*CAD and scene scripts*:

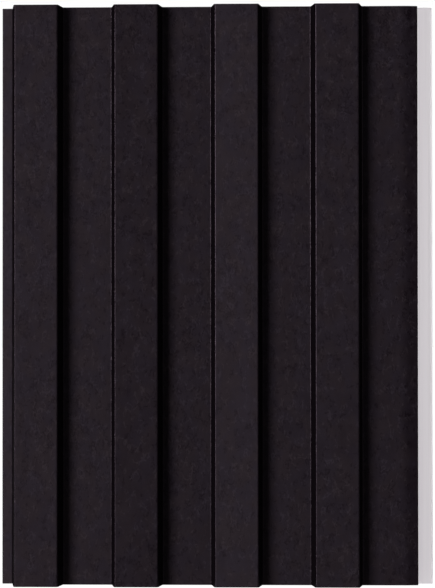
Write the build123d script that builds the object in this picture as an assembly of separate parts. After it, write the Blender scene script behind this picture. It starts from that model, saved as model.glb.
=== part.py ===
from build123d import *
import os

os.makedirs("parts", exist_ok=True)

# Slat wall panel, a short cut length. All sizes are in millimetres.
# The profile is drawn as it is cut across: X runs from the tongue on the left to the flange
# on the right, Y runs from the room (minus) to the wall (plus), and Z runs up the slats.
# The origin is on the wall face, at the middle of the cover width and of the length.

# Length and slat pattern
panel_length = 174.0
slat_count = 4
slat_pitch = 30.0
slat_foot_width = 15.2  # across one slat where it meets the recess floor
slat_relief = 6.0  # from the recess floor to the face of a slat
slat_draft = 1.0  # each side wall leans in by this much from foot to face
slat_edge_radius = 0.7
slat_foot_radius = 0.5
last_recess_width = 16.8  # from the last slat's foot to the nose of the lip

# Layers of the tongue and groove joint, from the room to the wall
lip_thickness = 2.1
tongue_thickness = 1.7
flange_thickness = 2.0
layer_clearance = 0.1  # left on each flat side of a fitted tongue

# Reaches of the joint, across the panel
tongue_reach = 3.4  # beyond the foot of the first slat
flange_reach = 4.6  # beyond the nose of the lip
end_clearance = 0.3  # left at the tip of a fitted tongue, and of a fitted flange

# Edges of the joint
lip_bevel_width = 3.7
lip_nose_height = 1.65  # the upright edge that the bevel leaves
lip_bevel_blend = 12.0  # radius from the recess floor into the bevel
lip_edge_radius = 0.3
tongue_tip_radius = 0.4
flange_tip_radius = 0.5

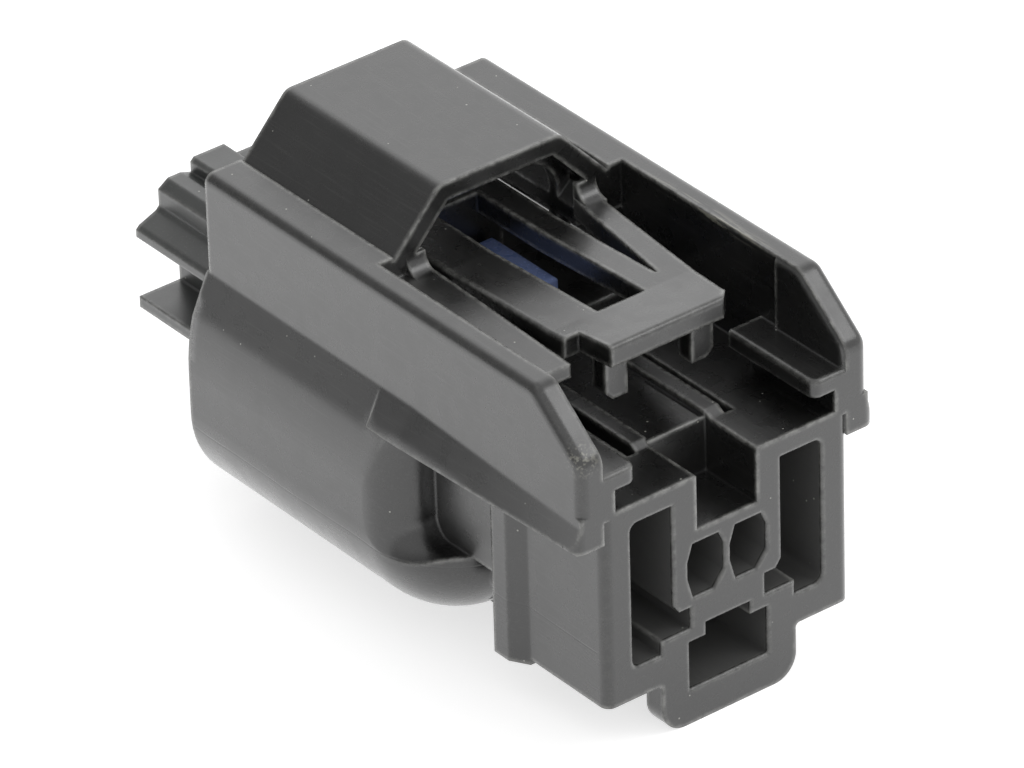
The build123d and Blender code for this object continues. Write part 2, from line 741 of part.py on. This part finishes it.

*STATED GOAL*: Identify which lines contain the word "this" and copy each one.

*SOLUTION TO THE EXERCISE*:
Write the build123d script that builds the object in this picture as an assembly of separate parts. After it, write the Blender scene script behind this picture. It starts from that model, saved as model.glb.
slat_draft = 1.0  # each side wall leans in by this much from foot to face
The build123d and Blender code for this object continues. Write part 2, from line 741 of part.py on. This part finishes it.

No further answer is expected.